Qatar Holdings, the second shareholder of the Swiss mining group with 10,4% du capital, in now asking for an increase of the exchange parity for Xstrata shareholders confirm the analysis of the ECGS analyst recommending shareholders to vote down the merger deal at the upcoming Xstrata EGM. The EGM was postponed, but the original case says a lot about the distortion of our financial markets.
Looking at such cases our ECGS voting principles and proxy research policy treats merger cases on the basis of their strategic merits their financial conditions and thirdly of their governance impact.
In this case, the proposed merger between the Glencore mega trading house and the mining group Xstrata, a company already 35% held by Glencore, did not offer ECGS a convincing positive strategic future for Xstrata shareholders. The strong but not dominating mining positions of this group in copper, thermal coal, coke coal and zinc offer strong resistance potential because of the scarcity of copper and the entrance barriers to the mining business, while an entry for Xstrata shareholders into the business of commodity trader Glencore was, in the ECGS opinion, not such a bonanza and appeared even far from guaranteeing the announced yearly 500M€ expected synergies: the loss of the benefit of isolated businesses might be higher than the additional business resulting from the merger and conflicts between the staff of both companies for the allocation of capital might kill the potential synergies.

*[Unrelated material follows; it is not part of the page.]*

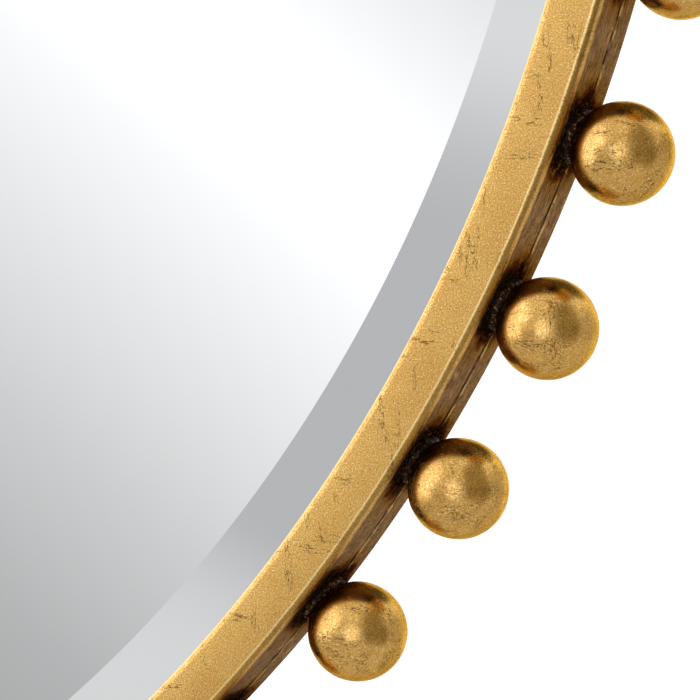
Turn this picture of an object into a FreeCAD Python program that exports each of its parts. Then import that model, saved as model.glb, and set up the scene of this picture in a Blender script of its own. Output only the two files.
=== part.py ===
"""Round wall mirror: bevelled glass in a gilded iron ring with sixty gilt balls welded around it.

Millimetres. X to the right, Z up, the mirror faces -Y, and the wall is on the +Y side.
The origin is the centre of the whole mirror, halfway between the fronts of the balls and the wall.
Depths below are measured backwards from the front face of the ring.
"""
import FreeCAD
import Part
import math
import os

# Ring of square tube that faces the room
RING_OUTER_RADIUS = 527.5
TUBE_WIDTH = 17.0
TUBE_DEPTH = 18.0
TUBE_WALL = 1.5
TUBE_FRONT_EDGE_RADIUS = 2.5
TUBE_REAR_EDGE_RADIUS = 1.0

# Flat bar band that is welded behind the tube and closes in the glass
BAND_THICKNESS = 4.0
BAND_DEPTH = 12.0
BAND_EDGE_CHAMFER = 0.7
TACK_COUNT = 12
TACK_LENGTH = 14.0
TACK_LEG = 1.4

# Balls and the weld beads that hold them
BALL_COUNT = 60
BALLS_PER_ROW = 5
BALL_DIAMETER = 31.0
BALL_WALL = 1.5
BALL_GAP = 0.5
BEAD_FOOT_RADIUS = 7.5
BEAD_SLOPE_DEG = 45.0

# Bevelled mirror glass and the layers behind it
GLASS_THICKNESS = 5.0
GLASS_EDGE_GAP = 3.0
BEVEL_WIDTH = 32.0
BEVEL_EDGE_THICKNESS = 2.2
GASKET_FRONT_GAP = 1.0
GASKET_WIDTH = 7.0
GASKET_INSET = 1.5
SILVER_THICKNESS = 0.3
SILVER_EDGE_INSET = 1.5
FOAM_THICKNESS = 1.7
FOAM_EDGE_INSET = 4.0
BOARD_EDGE_GAP = 1.5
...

Even including these 500 M€ synergies the merger financial exchange terms offered a modest arithmetic 6.5% premium to Xstrata shareholders on the 2011 EPS.
In addition to these weaknesses the deal offered no progress at all in the governance of the resulting entity but a worrisome compensation scheme: it includes a $45 million three-year retention package for the Xstrata Chief Executive Mick Davis to seal this tie-up with Glencore, as if a merger failure was a serious possibility.
In 2011, Xstrata had already paid Davis€ 14 million in salary , bonuses plus long-term incentives promising millions if the company meets performance targets. The Xstrata board felt here obliged to pay Mick Davis if Xstrata merges with Glencore, an extra retention award including three equal unconditional £9,598,475 tranches plus some £ 6 million in conditional Glencore shares nil-cost options, all-in a record high annual package to around € 31 million during the integration phase. Managing a company is certainly a training in itself for which the CEO is actually generously paid : as any company could certainly suffer when such a seasoned experienced CEO treats to leave, the task of any serious Board is certainly to preview ex ante this kind of situation and lock in its new CEO from the beginning under serious non-competition obligation.
Besides , for any well paid and loyal CEO whose contract already includes appropriate long term incentives the completing of a sound industrial merger should not deserve any special bonus.
The wide support of big banks for such questionable deal says a lot on the imbalances of the financial market and its strong bias for consolidation and fat cats.